> [AIM OF THE EXERCISE]: Output all lines exactly, with nothing added or dropped.

> [INFORMATION SHOWN]:
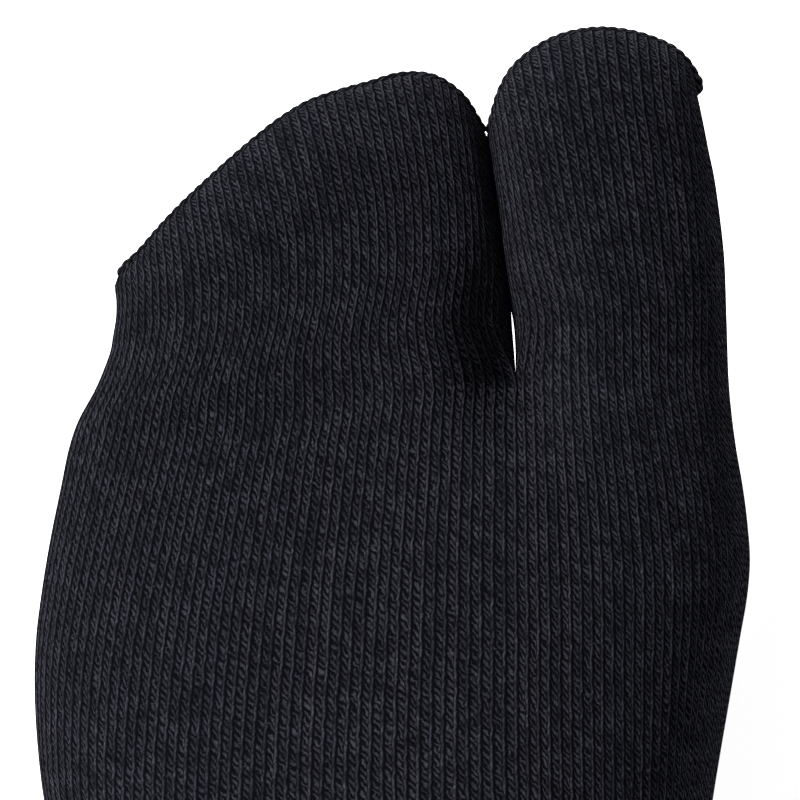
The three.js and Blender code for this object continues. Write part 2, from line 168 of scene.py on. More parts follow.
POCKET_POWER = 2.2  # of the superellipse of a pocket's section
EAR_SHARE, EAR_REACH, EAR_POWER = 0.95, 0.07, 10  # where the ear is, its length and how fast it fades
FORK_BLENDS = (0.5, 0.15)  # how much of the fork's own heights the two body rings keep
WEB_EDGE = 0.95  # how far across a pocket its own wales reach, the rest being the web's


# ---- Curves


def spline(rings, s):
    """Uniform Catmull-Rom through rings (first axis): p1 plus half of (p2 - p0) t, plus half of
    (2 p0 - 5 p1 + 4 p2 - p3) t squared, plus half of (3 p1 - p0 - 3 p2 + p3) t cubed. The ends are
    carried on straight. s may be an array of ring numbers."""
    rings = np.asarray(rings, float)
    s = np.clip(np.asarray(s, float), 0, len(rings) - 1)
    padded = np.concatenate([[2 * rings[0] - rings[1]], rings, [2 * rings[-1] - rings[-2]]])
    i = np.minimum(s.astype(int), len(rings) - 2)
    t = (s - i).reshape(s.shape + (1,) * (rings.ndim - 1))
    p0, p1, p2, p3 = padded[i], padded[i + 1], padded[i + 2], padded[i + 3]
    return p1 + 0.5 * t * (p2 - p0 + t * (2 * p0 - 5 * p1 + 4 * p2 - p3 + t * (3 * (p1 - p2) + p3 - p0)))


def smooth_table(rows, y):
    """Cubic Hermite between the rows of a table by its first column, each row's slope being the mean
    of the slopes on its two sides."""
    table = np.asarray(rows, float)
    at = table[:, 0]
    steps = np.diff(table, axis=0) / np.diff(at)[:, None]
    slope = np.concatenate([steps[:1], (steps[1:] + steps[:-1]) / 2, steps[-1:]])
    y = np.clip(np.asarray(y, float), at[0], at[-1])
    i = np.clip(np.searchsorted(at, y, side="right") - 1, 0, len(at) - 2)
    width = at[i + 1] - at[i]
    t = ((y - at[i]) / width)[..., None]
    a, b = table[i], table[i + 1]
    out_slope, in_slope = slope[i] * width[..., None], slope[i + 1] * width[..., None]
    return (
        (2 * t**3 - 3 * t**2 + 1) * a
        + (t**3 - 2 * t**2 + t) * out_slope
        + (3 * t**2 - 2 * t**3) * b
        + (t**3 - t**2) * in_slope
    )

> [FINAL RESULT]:
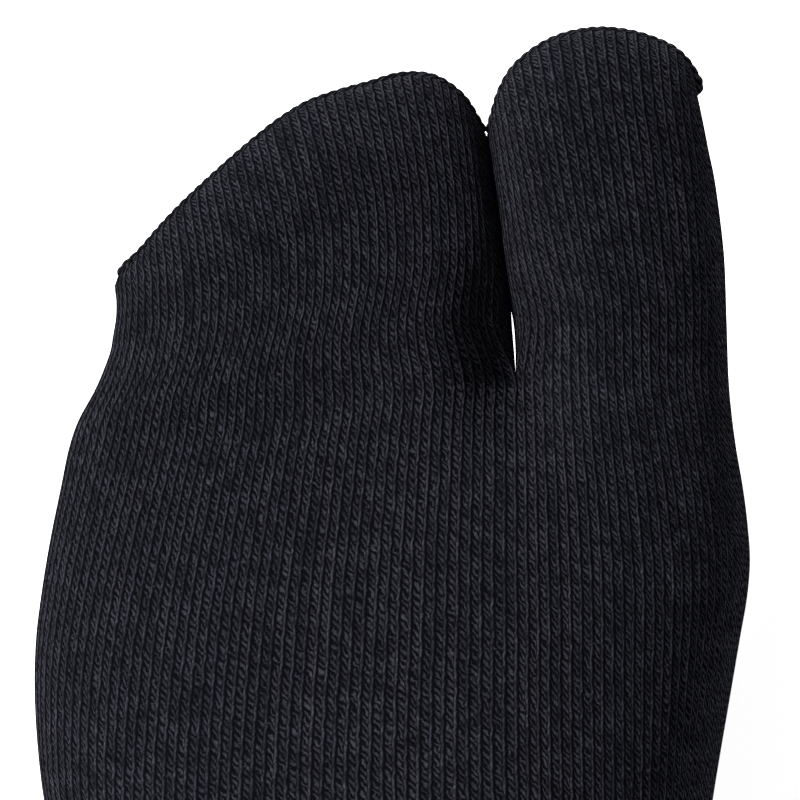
The three.js and Blender code for this object continues. Write part 2, from line 168 of scene.py on. More parts follow.
POCKET_POWER = 2.2  # of the superellipse of a pocket's section
EAR_SHARE, EAR_REACH, EAR_POWER = 0.95, 0.07, 10  # where the ear is, its length and how fast it fades
FORK_BLENDS = (0.5, 0.15)  # how much of the fork's own heights the two body rings keep
WEB_EDGE = 0.95  # how far across a pocket its own wales reach, the rest being the web's


# ---- Curves


def spline(rings, s):
    """Uniform Catmull-Rom through rings (first axis): p1 plus half of (p2 - p0) t, plus half of
    (2 p0 - 5 p1 + 4 p2 - p3) t squared, plus half of (3 p1 - p0 - 3 p2 + p3) t cubed. The ends are
    carried on straight. s may be an array of ring numbers."""
    rings = np.asarray(rings, float)
    s = np.clip(np.asarray(s, float), 0, len(rings) - 1)
    padded = np.concatenate([[2 * rings[0] - rings[1]], rings, [2 * rings[-1] - rings[-2]]])
    i = np.minimum(s.astype(int), len(rings) - 2)
    t = (s - i).reshape(s.shape + (1,) * (rings.ndim - 1))
    p0, p1, p2, p3 = padded[i], padded[i + 1], padded[i + 2], padded[i + 3]
    return p1 + 0.5 * t * (p2 - p0 + t * (2 * p0 - 5 * p1 + 4 * p2 - p3 + t * (3 * (p1 - p2) + p3 - p0)))


def smooth_table(rows, y):
    """Cubic Hermite between the rows of a table by its first column, each row's slope being the mean
    of the slopes on its two sides."""
    table = np.asarray(rows, float)
    at = table[:, 0]
    steps = np.diff(table, axis=0) / np.diff(at)[:, None]
    slope = np.concatenate([steps[:1], (steps[1:] + steps[:-1]) / 2, steps[-1:]])
    y = np.clip(np.asarray(y, float), at[0], at[-1])
    i = np.clip(np.searchsorted(at, y, side="right") - 1, 0, len(at) - 2)
    width = at[i + 1] - at[i]
    t = ((y - at[i]) / width)[..., None]
    a, b = table[i], table[i + 1]
    out_slope, in_slope = slope[i] * width[..., None], slope[i + 1] * width[..., None]
    return (
        (2 * t**3 - 3 * t**2 + 1) * a
        + (t**3 - 2 * t**2 + t) * out_slope
        + (3 * t**2 - 2 * t**3) * b
        + (t**3 - t**2) * in_slope
    )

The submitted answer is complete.